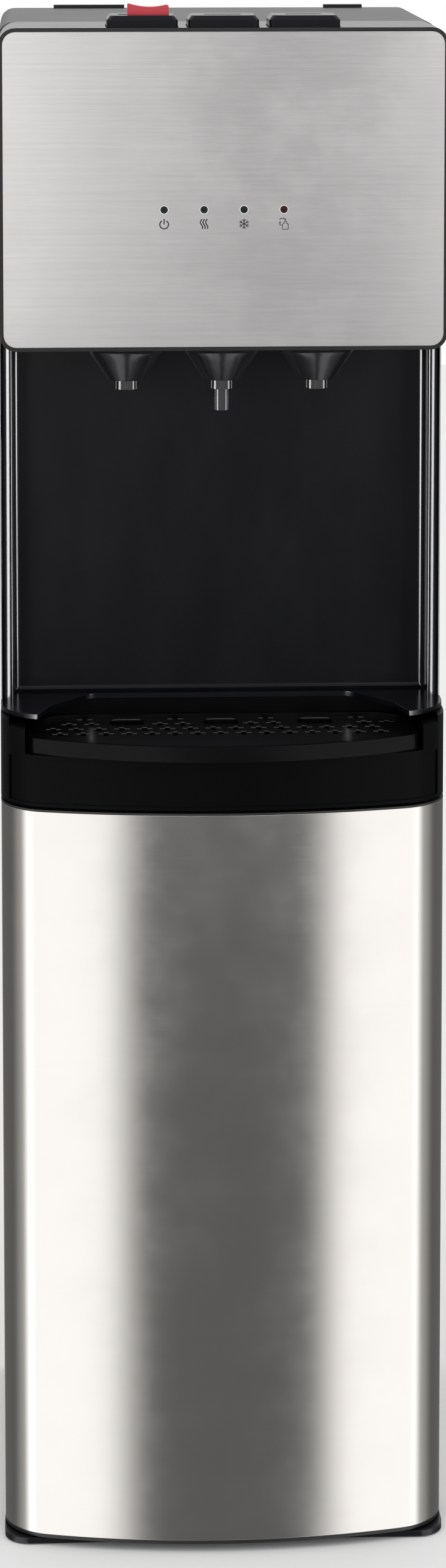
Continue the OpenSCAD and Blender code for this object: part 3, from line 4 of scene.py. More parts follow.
import bpy
import numpy as np
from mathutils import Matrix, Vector


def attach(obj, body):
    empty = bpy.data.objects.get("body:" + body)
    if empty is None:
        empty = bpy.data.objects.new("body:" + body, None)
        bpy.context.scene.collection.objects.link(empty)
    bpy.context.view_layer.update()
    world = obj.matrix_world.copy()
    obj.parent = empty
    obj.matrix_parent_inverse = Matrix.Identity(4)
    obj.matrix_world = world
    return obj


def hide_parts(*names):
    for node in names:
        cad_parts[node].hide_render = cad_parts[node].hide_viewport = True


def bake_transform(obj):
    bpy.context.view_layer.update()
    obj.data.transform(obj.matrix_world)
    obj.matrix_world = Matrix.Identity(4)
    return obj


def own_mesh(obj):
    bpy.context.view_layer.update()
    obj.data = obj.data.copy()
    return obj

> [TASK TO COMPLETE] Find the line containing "obj.matrix_world = Matrix.Identity(4)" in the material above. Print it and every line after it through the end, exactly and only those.

> [CORRECT ANSWER]
    obj.matrix_world = Matrix.Identity(4)
    return obj


def own_mesh(obj):
    bpy.context.view_layer.update()
    obj.data = obj.data.copy()
    return obj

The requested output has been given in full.